[DATA BLOCK]
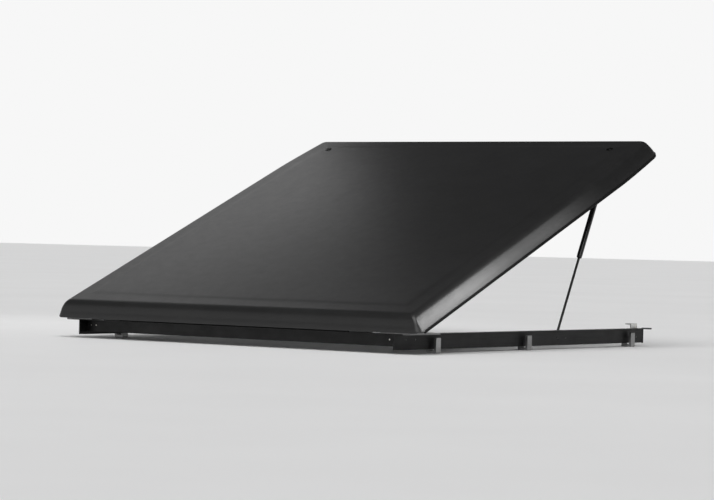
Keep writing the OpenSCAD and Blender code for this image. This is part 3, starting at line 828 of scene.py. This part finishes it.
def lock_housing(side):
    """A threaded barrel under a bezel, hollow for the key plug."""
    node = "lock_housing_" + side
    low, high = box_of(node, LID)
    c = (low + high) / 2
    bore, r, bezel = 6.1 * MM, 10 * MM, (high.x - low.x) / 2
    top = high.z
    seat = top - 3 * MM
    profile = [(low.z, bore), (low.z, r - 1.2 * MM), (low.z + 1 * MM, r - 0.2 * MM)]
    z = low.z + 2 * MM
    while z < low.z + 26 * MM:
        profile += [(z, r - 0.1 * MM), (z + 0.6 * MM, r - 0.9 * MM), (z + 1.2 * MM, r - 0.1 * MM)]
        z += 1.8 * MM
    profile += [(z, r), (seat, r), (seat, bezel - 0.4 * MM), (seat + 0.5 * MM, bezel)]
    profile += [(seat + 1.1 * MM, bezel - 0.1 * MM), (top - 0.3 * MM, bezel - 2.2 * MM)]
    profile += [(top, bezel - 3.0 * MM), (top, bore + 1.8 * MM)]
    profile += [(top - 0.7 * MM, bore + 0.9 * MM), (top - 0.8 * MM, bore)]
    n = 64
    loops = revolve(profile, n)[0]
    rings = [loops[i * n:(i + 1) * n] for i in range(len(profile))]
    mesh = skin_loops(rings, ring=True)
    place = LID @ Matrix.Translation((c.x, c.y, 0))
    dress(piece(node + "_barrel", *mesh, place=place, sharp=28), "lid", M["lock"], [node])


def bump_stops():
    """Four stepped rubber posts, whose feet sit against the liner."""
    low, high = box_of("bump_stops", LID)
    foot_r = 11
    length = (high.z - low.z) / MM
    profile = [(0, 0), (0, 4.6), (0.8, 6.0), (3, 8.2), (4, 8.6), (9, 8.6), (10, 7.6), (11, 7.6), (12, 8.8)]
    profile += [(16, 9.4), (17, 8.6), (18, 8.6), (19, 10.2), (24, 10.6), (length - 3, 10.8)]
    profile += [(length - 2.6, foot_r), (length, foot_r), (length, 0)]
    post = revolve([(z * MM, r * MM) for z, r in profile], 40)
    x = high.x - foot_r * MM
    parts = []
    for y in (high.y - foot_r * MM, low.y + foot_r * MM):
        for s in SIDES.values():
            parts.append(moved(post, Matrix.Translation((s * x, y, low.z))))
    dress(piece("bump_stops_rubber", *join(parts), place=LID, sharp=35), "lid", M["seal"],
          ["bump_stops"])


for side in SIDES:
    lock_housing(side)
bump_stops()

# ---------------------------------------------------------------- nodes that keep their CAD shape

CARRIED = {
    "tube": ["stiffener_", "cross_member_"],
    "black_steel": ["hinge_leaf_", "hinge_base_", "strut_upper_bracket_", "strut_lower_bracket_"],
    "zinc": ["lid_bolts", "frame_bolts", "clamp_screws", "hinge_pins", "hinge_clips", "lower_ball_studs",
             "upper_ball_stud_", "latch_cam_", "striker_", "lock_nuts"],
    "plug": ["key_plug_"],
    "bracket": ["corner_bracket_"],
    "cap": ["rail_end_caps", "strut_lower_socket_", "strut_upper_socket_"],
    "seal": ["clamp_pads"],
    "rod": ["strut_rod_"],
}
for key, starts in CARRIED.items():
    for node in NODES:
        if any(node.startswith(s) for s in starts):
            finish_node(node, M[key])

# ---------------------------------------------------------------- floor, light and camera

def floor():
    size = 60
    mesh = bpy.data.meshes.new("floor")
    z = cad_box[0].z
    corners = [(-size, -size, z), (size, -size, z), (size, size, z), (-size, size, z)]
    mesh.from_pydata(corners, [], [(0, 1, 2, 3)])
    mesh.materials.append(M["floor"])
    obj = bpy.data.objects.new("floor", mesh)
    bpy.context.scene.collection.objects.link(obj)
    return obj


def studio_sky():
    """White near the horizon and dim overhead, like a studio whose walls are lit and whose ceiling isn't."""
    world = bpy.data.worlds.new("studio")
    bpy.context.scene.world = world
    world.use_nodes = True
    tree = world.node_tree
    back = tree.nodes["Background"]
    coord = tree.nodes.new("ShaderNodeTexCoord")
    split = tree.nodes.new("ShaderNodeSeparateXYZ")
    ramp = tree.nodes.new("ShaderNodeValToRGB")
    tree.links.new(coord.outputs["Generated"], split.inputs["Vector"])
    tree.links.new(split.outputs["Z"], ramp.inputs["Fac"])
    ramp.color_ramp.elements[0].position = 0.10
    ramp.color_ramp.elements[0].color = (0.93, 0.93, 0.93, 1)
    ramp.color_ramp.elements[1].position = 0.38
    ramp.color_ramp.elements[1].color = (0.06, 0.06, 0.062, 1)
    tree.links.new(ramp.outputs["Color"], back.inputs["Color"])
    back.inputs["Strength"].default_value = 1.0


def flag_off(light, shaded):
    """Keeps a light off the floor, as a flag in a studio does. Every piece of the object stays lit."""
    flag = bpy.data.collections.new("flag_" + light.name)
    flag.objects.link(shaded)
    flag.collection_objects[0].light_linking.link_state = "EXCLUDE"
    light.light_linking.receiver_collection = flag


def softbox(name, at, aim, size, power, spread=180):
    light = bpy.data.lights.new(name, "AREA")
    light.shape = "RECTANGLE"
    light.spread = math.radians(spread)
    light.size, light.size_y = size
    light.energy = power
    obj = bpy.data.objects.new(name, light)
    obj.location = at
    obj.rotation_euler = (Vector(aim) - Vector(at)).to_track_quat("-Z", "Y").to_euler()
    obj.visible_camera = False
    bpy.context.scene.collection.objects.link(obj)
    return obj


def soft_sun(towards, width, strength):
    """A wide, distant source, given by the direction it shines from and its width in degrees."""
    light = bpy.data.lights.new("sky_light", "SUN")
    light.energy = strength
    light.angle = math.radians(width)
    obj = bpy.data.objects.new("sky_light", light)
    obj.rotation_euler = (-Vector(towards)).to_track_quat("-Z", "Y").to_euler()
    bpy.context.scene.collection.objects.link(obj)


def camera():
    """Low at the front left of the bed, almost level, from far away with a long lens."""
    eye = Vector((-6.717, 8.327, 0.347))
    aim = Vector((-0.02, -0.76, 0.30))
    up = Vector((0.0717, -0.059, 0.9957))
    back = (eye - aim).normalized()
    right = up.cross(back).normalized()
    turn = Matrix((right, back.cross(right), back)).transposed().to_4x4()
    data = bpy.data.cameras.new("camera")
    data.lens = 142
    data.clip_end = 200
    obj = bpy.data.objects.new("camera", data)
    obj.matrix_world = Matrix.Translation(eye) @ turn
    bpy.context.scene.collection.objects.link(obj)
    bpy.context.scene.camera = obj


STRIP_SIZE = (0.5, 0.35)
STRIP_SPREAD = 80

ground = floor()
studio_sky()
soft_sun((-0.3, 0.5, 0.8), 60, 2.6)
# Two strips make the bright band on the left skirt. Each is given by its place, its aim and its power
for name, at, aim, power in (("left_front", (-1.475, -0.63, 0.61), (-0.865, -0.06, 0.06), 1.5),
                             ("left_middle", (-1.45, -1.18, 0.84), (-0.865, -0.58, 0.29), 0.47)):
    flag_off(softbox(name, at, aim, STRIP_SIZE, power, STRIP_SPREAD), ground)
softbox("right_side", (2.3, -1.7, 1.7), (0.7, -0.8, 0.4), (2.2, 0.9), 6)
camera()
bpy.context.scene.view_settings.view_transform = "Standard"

[REQUIRED WORK] Give the listing above again, word for word.

[ANSWER FOR THE TASK]
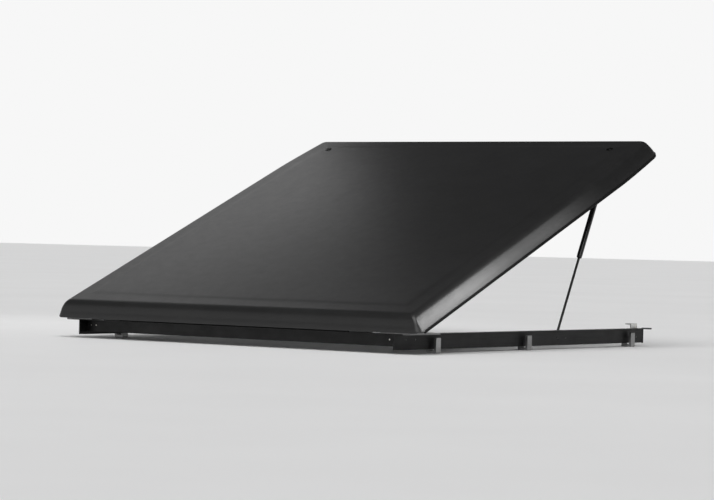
Keep writing the OpenSCAD and Blender code for this image. This is part 3, starting at line 828 of scene.py. This part finishes it.
def lock_housing(side):
    """A threaded barrel under a bezel, hollow for the key plug."""
    node = "lock_housing_" + side
    low, high = box_of(node, LID)
    c = (low + high) / 2
    bore, r, bezel = 6.1 * MM, 10 * MM, (high.x - low.x) / 2
    top = high.z
    seat = top - 3 * MM
    profile = [(low.z, bore), (low.z, r - 1.2 * MM), (low.z + 1 * MM, r - 0.2 * MM)]
    z = low.z + 2 * MM
    while z < low.z + 26 * MM:
        profile += [(z, r - 0.1 * MM), (z + 0.6 * MM, r - 0.9 * MM), (z + 1.2 * MM, r - 0.1 * MM)]
        z += 1.8 * MM
    profile += [(z, r), (seat, r), (seat, bezel - 0.4 * MM), (seat + 0.5 * MM, bezel)]
    profile += [(seat + 1.1 * MM, bezel - 0.1 * MM), (top - 0.3 * MM, bezel - 2.2 * MM)]
    profile += [(top, bezel - 3.0 * MM), (top, bore + 1.8 * MM)]
    profile += [(top - 0.7 * MM, bore + 0.9 * MM), (top - 0.8 * MM, bore)]
    n = 64
    loops = revolve(profile, n)[0]
    rings = [loops[i * n:(i + 1) * n] for i in range(len(profile))]
    mesh = skin_loops(rings, ring=True)
    place = LID @ Matrix.Translation((c.x, c.y, 0))
    dress(piece(node + "_barrel", *mesh, place=place, sharp=28), "lid", M["lock"], [node])


def bump_stops():
    """Four stepped rubber posts, whose feet sit against the liner."""
    low, high = box_of("bump_stops", LID)
    foot_r = 11
    length = (high.z - low.z) / MM
    profile = [(0, 0), (0, 4.6), (0.8, 6.0), (3, 8.2), (4, 8.6), (9, 8.6), (10, 7.6), (11, 7.6), (12, 8.8)]
    profile += [(16, 9.4), (17, 8.6), (18, 8.6), (19, 10.2), (24, 10.6), (length - 3, 10.8)]
    profile += [(length - 2.6, foot_r), (length, foot_r), (length, 0)]
    post = revolve([(z * MM, r * MM) for z, r in profile], 40)
    x = high.x - foot_r * MM
    parts = []
    for y in (high.y - foot_r * MM, low.y + foot_r * MM):
        for s in SIDES.values():
            parts.append(moved(post, Matrix.Translation((s * x, y, low.z))))
    dress(piece("bump_stops_rubber", *join(parts), place=LID, sharp=35), "lid", M["seal"],
          ["bump_stops"])


for side in SIDES:
    lock_housing(side)
bump_stops()

# ---------------------------------------------------------------- nodes that keep their CAD shape

CARRIED = {
    "tube": ["stiffener_", "cross_member_"],
    "black_steel": ["hinge_leaf_", "hinge_base_", "strut_upper_bracket_", "strut_lower_bracket_"],
    "zinc": ["lid_bolts", "frame_bolts", "clamp_screws", "hinge_pins", "hinge_clips", "lower_ball_studs",
             "upper_ball_stud_", "latch_cam_", "striker_", "lock_nuts"],
    "plug": ["key_plug_"],
    "bracket": ["corner_bracket_"],
    "cap": ["rail_end_caps", "strut_lower_socket_", "strut_upper_socket_"],
    "seal": ["clamp_pads"],
    "rod": ["strut_rod_"],
}
for key, starts in CARRIED.items():
    for node in NODES:
        if any(node.startswith(s) for s in starts):
            finish_node(node, M[key])

# ---------------------------------------------------------------- floor, light and camera

def floor():
    size = 60
    mesh = bpy.data.meshes.new("floor")
    z = cad_box[0].z
    corners = [(-size, -size, z), (size, -size, z), (size, size, z), (-size, size, z)]
    mesh.from_pydata(corners, [], [(0, 1, 2, 3)])
    mesh.materials.append(M["floor"])
    obj = bpy.data.objects.new("floor", mesh)
    bpy.context.scene.collection.objects.link(obj)
    return obj


def studio_sky():
    """White near the horizon and dim overhead, like a studio whose walls are lit and whose ceiling isn't."""
    world = bpy.data.worlds.new("studio")
    bpy.context.scene.world = world
    world.use_nodes = True
    tree = world.node_tree
    back = tree.nodes["Background"]
    coord = tree.nodes.new("ShaderNodeTexCoord")
    split = tree.nodes.new("ShaderNodeSeparateXYZ")
    ramp = tree.nodes.new("ShaderNodeValToRGB")
    tree.links.new(coord.outputs["Generated"], split.inputs["Vector"])
    tree.links.new(split.outputs["Z"], ramp.inputs["Fac"])
    ramp.color_ramp.elements[0].position = 0.10
    ramp.color_ramp.elements[0].color = (0.93, 0.93, 0.93, 1)
    ramp.color_ramp.elements[1].position = 0.38
    ramp.color_ramp.elements[1].color = (0.06, 0.06, 0.062, 1)
    tree.links.new(ramp.outputs["Color"], back.inputs["Color"])
    back.inputs["Strength"].default_value = 1.0


def flag_off(light, shaded):
    """Keeps a light off the floor, as a flag in a studio does. Every piece of the object stays lit."""
    flag = bpy.data.collections.new("flag_" + light.name)
    flag.objects.link(shaded)
    flag.collection_objects[0].light_linking.link_state = "EXCLUDE"
    light.light_linking.receiver_collection = flag


def softbox(name, at, aim, size, power, spread=180):
    light = bpy.data.lights.new(name, "AREA")
    light.shape = "RECTANGLE"
    light.spread = math.radians(spread)
    light.size, light.size_y = size
    light.energy = power
    obj = bpy.data.objects.new(name, light)
    obj.location = at
    obj.rotation_euler = (Vector(aim) - Vector(at)).to_track_quat("-Z", "Y").to_euler()
    obj.visible_camera = False
    bpy.context.scene.collection.objects.link(obj)
    return obj


def soft_sun(towards, width, strength):
    """A wide, distant source, given by the direction it shines from and its width in degrees."""
    light = bpy.data.lights.new("sky_light", "SUN")
    light.energy = strength
    light.angle = math.radians(width)
    obj = bpy.data.objects.new("sky_light", light)
    obj.rotation_euler = (-Vector(towards)).to_track_quat("-Z", "Y").to_euler()
    bpy.context.scene.collection.objects.link(obj)


def camera():
    """Low at the front left of the bed, almost level, from far away with a long lens."""
    eye = Vector((-6.717, 8.327, 0.347))
    aim = Vector((-0.02, -0.76, 0.30))
    up = Vector((0.0717, -0.059, 0.9957))
    back = (eye - aim).normalized()
    right = up.cross(back).normalized()
    turn = Matrix((right, back.cross(right), back)).transposed().to_4x4()
    data = bpy.data.cameras.new("camera")
    data.lens = 142
    data.clip_end = 200
    obj = bpy.data.objects.new("camera", data)
    obj.matrix_world = Matrix.Translation(eye) @ turn
    bpy.context.scene.collection.objects.link(obj)
    bpy.context.scene.camera = obj


STRIP_SIZE = (0.5, 0.35)
STRIP_SPREAD = 80

ground = floor()
studio_sky()
soft_sun((-0.3, 0.5, 0.8), 60, 2.6)
# Two strips make the bright band on the left skirt. Each is given by its place, its aim and its power
for name, at, aim, power in (("left_front", (-1.475, -0.63, 0.61), (-0.865, -0.06, 0.06), 1.5),
                             ("left_middle", (-1.45, -1.18, 0.84), (-0.865, -0.58, 0.29), 0.47)):
    flag_off(softbox(name, at, aim, STRIP_SIZE, power, STRIP_SPREAD), ground)
softbox("right_side", (2.3, -1.7, 1.7), (0.7, -0.8, 0.4), (2.2, 0.9), 6)
camera()
bpy.context.scene.view_settings.view_transform = "Standard"